The interest rate for this POSB Loan is some mix of short term and long term fixed deposits + a fixed percentage. The best part of this loan is that it is maxed at 2.5% for 8 years. For the past 3+ years, the interest rate has been higher than most floating rate loans but lower than 2.5%. It has been slowly increasing the past few years. Recently, I just received a letter from DBS/POSB to tell me that the interest rate is now at 2.5%.
Also, there is no penalty for prepayment or partial prepayment of the loan.
Now, of course I have already been paying a lower interest rate than many folks who bought their HDB using the HDB Loan, cos that's 2.6% straight out. Which is 0.1% more than CPF interest rate.
For years, we could have paid off our home loan using our CPF funds. However, since CPF rate was higher than our loan rate, we didn't bother to.
Now that our mortgage interest is equal to CPF rate, what should we do?
Ok by right, all money is the same. So money in CPF vs money in the bank is the same.
CPF is currently giving 2.5%
Bank is giving a little less than 2.5%, if you are able to capitalize on the UOB One account, or DBS Multiplier account or OCBC 360 account.
If you are invested in the stock market, then dividends could be more or less, capital gains could be more or less. This is the same for bonds.
IF you are NOT invested in anything and the returns on your excess funds is the base interest rate from bank deposits, which is under 1%... Then you should use cash to pay up the POSB HDB Loan...
So that's what we did, or have been doing. For the past 1 year or so, as interest rates were rising, we have been using any new liquidity to settle our loan, so maybe we have some extra returns from some of our investments, or if I sell down some of our investments, or if she has excess from her salary, we use it to pay down the housing loan.

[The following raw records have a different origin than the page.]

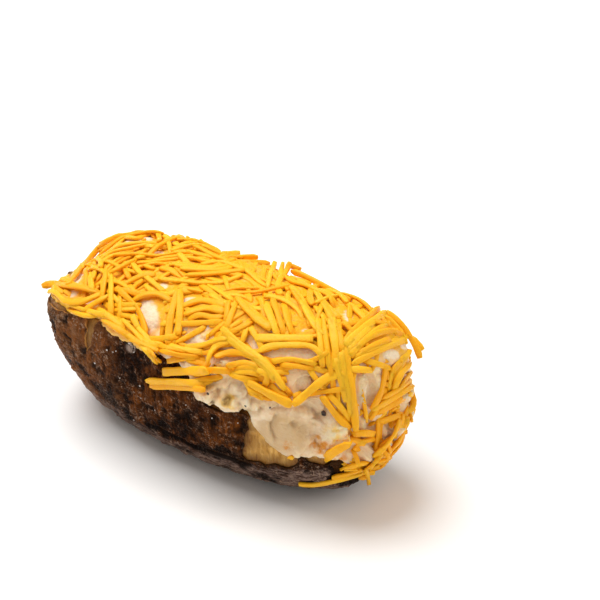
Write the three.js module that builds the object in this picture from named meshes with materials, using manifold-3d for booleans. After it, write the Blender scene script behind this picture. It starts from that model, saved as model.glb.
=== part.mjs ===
// A loaded baked potato: the baked skin with its layer of flesh is a boat, torn open at one
// end, and the boat is filled and heaped with mashed potato under shredded cheese.
//
// Millimetres, +Z up. X is the long axis and the torn end points along +X. The fuller side,
// where the skin is split and torn, faces -Y. The origin is on the floor under the middle.

import * as THREE from 'three';
import { mergeVertices } from 'three/addons/utils/BufferGeometryUtils.js';
import Module from 'manifold-3d';

// ---------------------------------------------------------------- driving dimensions

// The whole potato as a rounded box-like egg. Heights are from its widest level.
const HALF_LENGTH = 60.2;
const HALF_WIDTH = 26.2;
const WIDEST_LEVEL = 36.2;
const BELLY_DEPTH = 40.3;
const CROWN_HEIGHT = 21.6;

// Exponents: 2 is an ellipse, more is boxier.
const END_ROUNDNESS = 3.28;
const BELLY_ROUNDNESS = 2.46;
const CROWN_ROUNDNESS = 2.39;

// How much each measure grows from the middle to the +X end, as a share of itself.
const WIDTH_TAPER = -0.09;
const BELLY_TAPER = -0.075;
const CROWN_TAPER = 0.41;

const BOW = 6.8; // the middle bows towards -Y by this much
const SKEW = -3.9; // the +Y side is shifted along X by this much
const TAIL_LIFT = 4.5; // the belly rises this much towards the -X end

// The blunt shoulder on the near side of the -X end.
const SHOULDER = { x: -57, y: -22, z: 0, reach: 14, pushX: 1.5, pushY: -8.1 };

// The belly flattens softly onto the floor.
const SEAT_SOFTNESS = 7;
const SEAT_SINK = 2.2;

const SKIN_THICKNESS = 1.2;
const WALL_THICKNESS = 7;
const HOLLOW_CROWN = 3 * CROWN_HEIGHT; // the hollow runs out through the top
const MASH_INSET = 1.8; // the mash lies this far inside the potato's full outline
const GAP = 0.3; // between the shell and the filling

// Crossing waves that make a surface uneven.
const SKIN_WAVES = [
  { height: 0.35, wavelength: 19, phase: 0.7 },
  { height: 0.2, wavelength: 8, phase: 2.3 },
];
const MASH_WAVES = [
  { height: 0.8, wavelength: 23, phase: 1.3 },
  { height: 0.5, wavelength: 11, phase: 4.1 },
];

// Height of the skin's edge along the near side, as [x, height] from the -X end. It has a
// split near the -X end, dips in the middle, and is torn down to a low strip beyond that.
const NEAR_SKIN_EDGE = [
  [-70, 37.0], [-53, 37.3], [-46, 38.3], [-38.7, 40.4], [-33.6, 40.2],
  [-33.0, 30.6], [-31.9, 30.2], [-30.3, 33.0], [-28.5, 39.7], [-27.4, 42.0], [-15.3, 41.5],
  [-8.4, 40.0], [-2.3, 41.0], [3.8, 40.3], [9.1, 34.5], [14.7, 31.8],
  [18.4, 30.4], [23.8, 32.8], [28.0, 33.4], [28.6, 14.4], [36.9, 16.6],
  [42.6, 18.8], [44.8, 23.6], [46.6, 20.4], [50.0, 22.6], [57.3, 22.4], [70, 22.0],
];
// Where the skin is torn away, the flesh behind it stands higher than the skin.
const NEAR_FLESH_EDGE = [
  [-70, 36.4], [-53, 36.7], [-46, 37.7], [-38.7, 39.8], [-27.4, 40.6], [-15.3, 40.6],
  [-8.4, 39.4], [-2.3, 40.2], [3.8, 39.5], [9.1, 33.9], [14.7, 31.2], [18.4, 29.8],
  [23.8, 31.6], [27.5, 29.0], [33.0, 25.0], [38.0, 21.5], [43.0, 20.0], [57.3, 20.5], [70, 20.5],
];
const FAR_EDGE = [
  [-70, 36.5], [-48, 37.8], [-30, 39.6], [-12, 38.4], [6, 40.2], [22, 38.8], [34, 36.0],
  [42, 30.2], [50, 26.4], [57, 24.0], [70, 22.0],
];
const FAR_FLESH_DROP = 0.8;
const EDGE_BLEND = { middle: -6, halfWidth: 5 }; // near and far edges meet across the cavity
const EDGE_NICKS = [
  { height: 0.35, pitch: 1.9, phase: 0 },
  { height: 0.25, pitch: 4.3, phase: 1 },
];

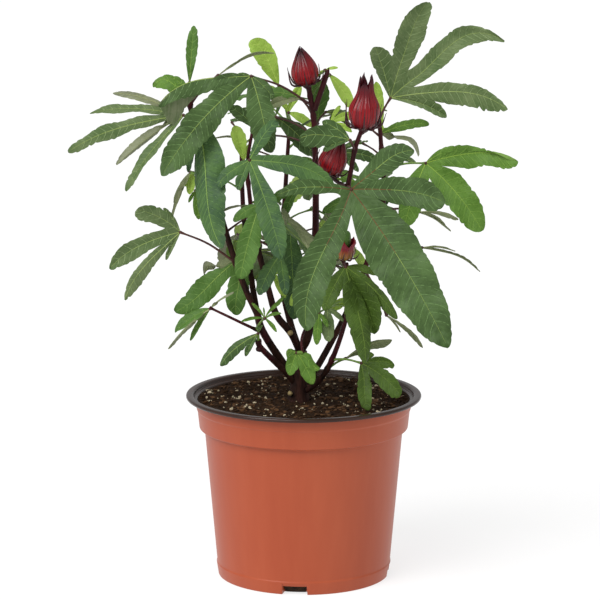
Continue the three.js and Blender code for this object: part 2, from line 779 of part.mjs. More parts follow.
// A solid from a three.js geometry, its shared corners merged by position
function geometrySolid(geometry) {
  const positions = geometry.getAttribute("position");
  const places = new Map();
  const corners = [];
  const triangles = [];
  for (let i = 0; i < geometry.index.count; i += 1) {
    const corner = new THREE.Vector3().fromBufferAttribute(positions, geometry.index.getX(i));
    const key = corner.toArray().map((value) => value.toFixed(3)).join(" ");
    if (!places.has(key)) {
      places.set(key, corners.length / 3);
      corners.push(...corner.toArray());
    }
    triangles.push(places.get(key));
  }
  return solidFrom(corners, triangles);
}

// Terracotta shell: foot band, plain wall, stepped collar and flared top
function potSolid() {
  const shell = turned([
    [0, 0],
    [BASE_RADIUS, 0],
    [wallRadius(FOOT_BAND_HEIGHT) + FOOT_BAND_STEP, FOOT_BAND_HEIGHT],
    [wallRadius(FOOT_BAND_HEIGHT + 1), FOOT_BAND_HEIGHT + 1],
    [WALL_TOP_RADIUS, COLLAR_FOOT_HEIGHT],
    [COLLAR_LOW_RADIUS, COLLAR_EDGE_HEIGHT],
    [COLLAR_TOP_RADIUS, POT_HEIGHT - LIP_DROP],
    [COLLAR_TOP_RADIUS - WALL, POT_HEIGHT - LIP_DROP],
    [COLLAR_LOW_RADIUS - WALL, COLLAR_EDGE_HEIGHT],
    [WALL_TOP_RADIUS - WALL, COLLAR_FOOT_HEIGHT],
    [BASE_RADIUS - WALL, FLOOR],
    [0, FLOOR],
  ]);
  return join([notches().reduce((body, notch) => body.subtract(notch), shell)]);
}

// Dark inner layer with the rolled lip that covers the top of the shell
function liningSolid() {
  const outer = WALL + GAP;
  const inner = outer + LINING_WALL;
  const under = POT_HEIGHT - LIP_DROP + GAP;
  const layer = turned([
    [0, FLOOR + GAP],
    [BASE_RADIUS - outer, FLOOR + GAP],
    [WALL_TOP_RADIUS - outer, COLLAR_FOOT_HEIGHT],
    [COLLAR_LOW_RADIUS - outer, COLLAR_EDGE_HEIGHT],
    [COLLAR_TOP_RADIUS - outer, under],
    [RIM_RADIUS - LIP_ROUND, under],
    [RIM_RADIUS, under + LIP_ROUND],
    [RIM_RADIUS, POT_HEIGHT - LIP_ROUND],
    [RIM_RADIUS - LIP_ROUND, POT_HEIGHT],
    [LIP_INNER_RADIUS + LIP_ROUND, POT_HEIGHT],
    [LIP_INNER_RADIUS, POT_HEIGHT - LIP_ROUND],
    [COLLAR_TOP_RADIUS - inner, under - THROAT_DROP],
    [COLLAR_LOW_RADIUS - inner, COLLAR_EDGE_HEIGHT],
    [WALL_TOP_RADIUS - inner, COLLAR_FOOT_HEIGHT],
    [BASE_RADIUS - inner, FLOOR + GAP + LINING_WALL],
    [0, FLOOR + GAP + LINING_WALL],
  ]);
  return join([notches().reduce((body, notch) => body.subtract(notch), layer)]);
}

// Potting mix: fills the lining to just under the lip, level round the foot of the trunk
function mixSolid() {
  const inset = WALL + GAP + LINING_WALL + GAP;
  const bottom = FLOOR + 2 * GAP + LINING_WALL;
  return turned([
    [0, bottom],
    [BASE_RADIUS - inset - MIX_CHAMFER, bottom],
    [wallRadius(MIX_CHAMFER) - inset, bottom + MIX_CHAMFER],
    [WALL_TOP_RADIUS - inset, COLLAR_FOOT_HEIGHT],
    [COLLAR_LOW_RADIUS - inset, COLLAR_EDGE_HEIGHT],
    [COLLAR_TOP_RADIUS - inset, MIX_EDGE_LEVEL - MIX_EDGE_DROP],
    [COLLAR_TOP_RADIUS - inset, MIX_EDGE_LEVEL],
    [MIX_FLAT_RADIUS, MIX_LEVEL],
    [0, MIX_LEVEL],
  ]);
}

// A named mesh with its own material
function meshOf(name, solid, colour, roughness) {
  const { vertProperties, triVerts } = solid.getMesh();
  const geometry = new THREE.BufferGeometry();
  geometry.setAttribute("position", new THREE.BufferAttribute(vertProperties, 3));
  geometry.setIndex(new THREE.BufferAttribute(triVerts, 1));
  geometry.computeVertexNormals();
  const material = new THREE.MeshStandardMaterial({ color: colour, roughness, metalness: 0 });
  const mesh = new THREE.Mesh(geometry, material);
  mesh.name = name;
  return mesh;
}

const pot = new THREE.Group();
pot.add(meshOf("pot_shell", potSolid(), COLOURS.pot, 0.5));
pot.add(meshOf("pot_lining", liningSolid(), COLOURS.lining, 0.4));
pot.add(meshOf("potting_mix", mixSolid(), COLOURS.mix, 0.95));

const wood = new THREE.Group();
const foliage = new THREE.Group();
for (const [name, limb] of Object.entries(LIMBS)) {
  if (limb.bough) {
    wood.add(meshOf(limb.bough, boughSolid(name), COLOURS.bark, 0.7));
  }
  if (limb.foliage) {
    foliage.add(meshOf(limb.foliage, foliageSolid(name), COLOURS.leaf, 0.55));
  }
}

const shrub = new THREE.Group();
shrub.add(pot, wood, foliage);

export default shrub;
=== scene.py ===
"""Looks of a young roselle hibiscus shrub in its nursery pot.

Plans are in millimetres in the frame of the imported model: +Z is up, +X is to the right, +Y is
away from the viewer, and the origin is the centre of the pot's flat underside. A mesh is turned
to metres when it is put into Blender. Limbs, leaves and fruits grow by the rule of the part's
own source, written again here and carried to finer leaves, veins, teeth and twigs.
"""

from __future__ import annotations

import logging
import math
from collections.abc import Callable, Sequence
from dataclasses import dataclass
from enum import Enum
from itertools import combinations

import bpy
import numpy as np
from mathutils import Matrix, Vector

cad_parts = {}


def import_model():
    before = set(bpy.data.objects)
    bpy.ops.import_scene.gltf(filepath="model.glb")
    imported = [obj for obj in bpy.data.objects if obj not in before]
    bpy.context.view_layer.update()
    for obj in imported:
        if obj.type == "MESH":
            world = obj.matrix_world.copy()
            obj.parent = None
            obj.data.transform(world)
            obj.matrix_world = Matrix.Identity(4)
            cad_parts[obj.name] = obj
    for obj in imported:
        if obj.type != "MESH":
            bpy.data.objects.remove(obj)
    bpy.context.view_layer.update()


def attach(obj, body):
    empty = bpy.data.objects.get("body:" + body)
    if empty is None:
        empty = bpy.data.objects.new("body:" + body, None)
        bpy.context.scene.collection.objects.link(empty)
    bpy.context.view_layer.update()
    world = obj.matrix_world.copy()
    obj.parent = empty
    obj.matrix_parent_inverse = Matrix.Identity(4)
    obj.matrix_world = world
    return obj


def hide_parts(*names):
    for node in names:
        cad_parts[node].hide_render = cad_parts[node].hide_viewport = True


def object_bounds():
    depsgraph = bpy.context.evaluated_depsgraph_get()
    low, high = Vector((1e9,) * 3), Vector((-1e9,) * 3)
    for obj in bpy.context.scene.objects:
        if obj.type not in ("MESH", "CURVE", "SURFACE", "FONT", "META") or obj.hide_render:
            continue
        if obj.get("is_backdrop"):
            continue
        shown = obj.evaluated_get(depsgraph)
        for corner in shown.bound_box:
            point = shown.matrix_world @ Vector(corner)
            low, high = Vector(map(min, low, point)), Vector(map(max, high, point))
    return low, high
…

Now, of course, different people have different uses for their money or how they want to invest and get returns for their money. 2.5% is considered a low interest rate. Many people might not want to pay down the loan and instead use the extra money to invest in blue chips and probably get a better rate of return.
This is absolutely fine and probably a good idea.
For us, we have decided to take a more prudent approach. We still have some funds set aside making around 2% return, waiting for a good opportunity in the stock market. Besides this, we decided that all excess funds should go to paying off the housing loan.
The thing is... even though I know that there is a high chance that the stock market will provide more than 2.5% return in the long run, I cannot 100% guarantee it. So we have set aside a sum for investments, and any excess to be used to pay off our housing loan.
This has in part been due to my past experience when investing. During the banking crisis in 2007, I invested too early and the market had not dropped enough yet. I was sitting on around 40% losses for months/years. Even though I recovered those losses and more, the lesson I took back was that I need to be able to wait out any losses and that my AUM could drop very quickly due to bad market conditions.
The thing is... currently, we are able to pay off our loan at any time. However, I do not want to do that yet, cos these funds are set aside to capitalize on any market opportunities.
We do eventually want to pay off our loan. We don't want to end up from a position where we can pay off my loan, then make some investment at a wrong time and end up in a position where we are unable to fully settle our loan.
So we decided to set aside a certain sum of funds which we feel is reasonable for investment, and any excess we use to quickly pay off the housing loan.
There are a few ways to approach retirement planning.
I agree that 2.5% is a low rate of interest and most people would not prepay their mortgage and instead use the funds to further invest.
In a way, this is aggressive, cos they are taking a loan to invest.
They take a loan on the house, if they have excess funds they don't prepay the loan but instead use the money to invest, this actually means they are taking a loan to invest.
For us, we are in a more defensive aggressive mode.
Cos we have more or less stabilized our lives. The house can be fully paid up, but if we do that, then the amount for investment will drop by quite a large sum. We feel that this amount set aside is large enough but not too large. We estimate that it is sufficient to prepare us for our future financial needs.
And now we want to fully pay off our housing loan to get that off our minds.
Maybe I can explain better in the below chart.
There will be many other financially savvy folks who would continue to hold the low interest rate loan and pay their mortgage slowly throughout the years whilst accumulating their retirement funds.
I find this to be absolutely reasonable thinking. I have friends like this.
Just that for me, we find the above works better for us.
Then there will also be folks who focus on prepaying their mortgage first before planning for their retirement funds. I know people like this.
Then there will be what most people do...
They pay off their mortgage throughout the years using their CPF, then they don't think about retirement and live it up.
Then when they reach 50-60 years old, they suddenly realize they need to retire eventually, then they start planning and stressing about it.
I also know people like this...
Well, anyway, that's what we're planning to do with our loan. Our interest rate started at 1.88% and it's now 2.5%, and hopefully, soon it will be down to ZERO...
**EDIT**
My wife opened the bank letter. I didn't realize it was actually 2.455% and she rounded it up when she told me that the interest had increased to 2.5%.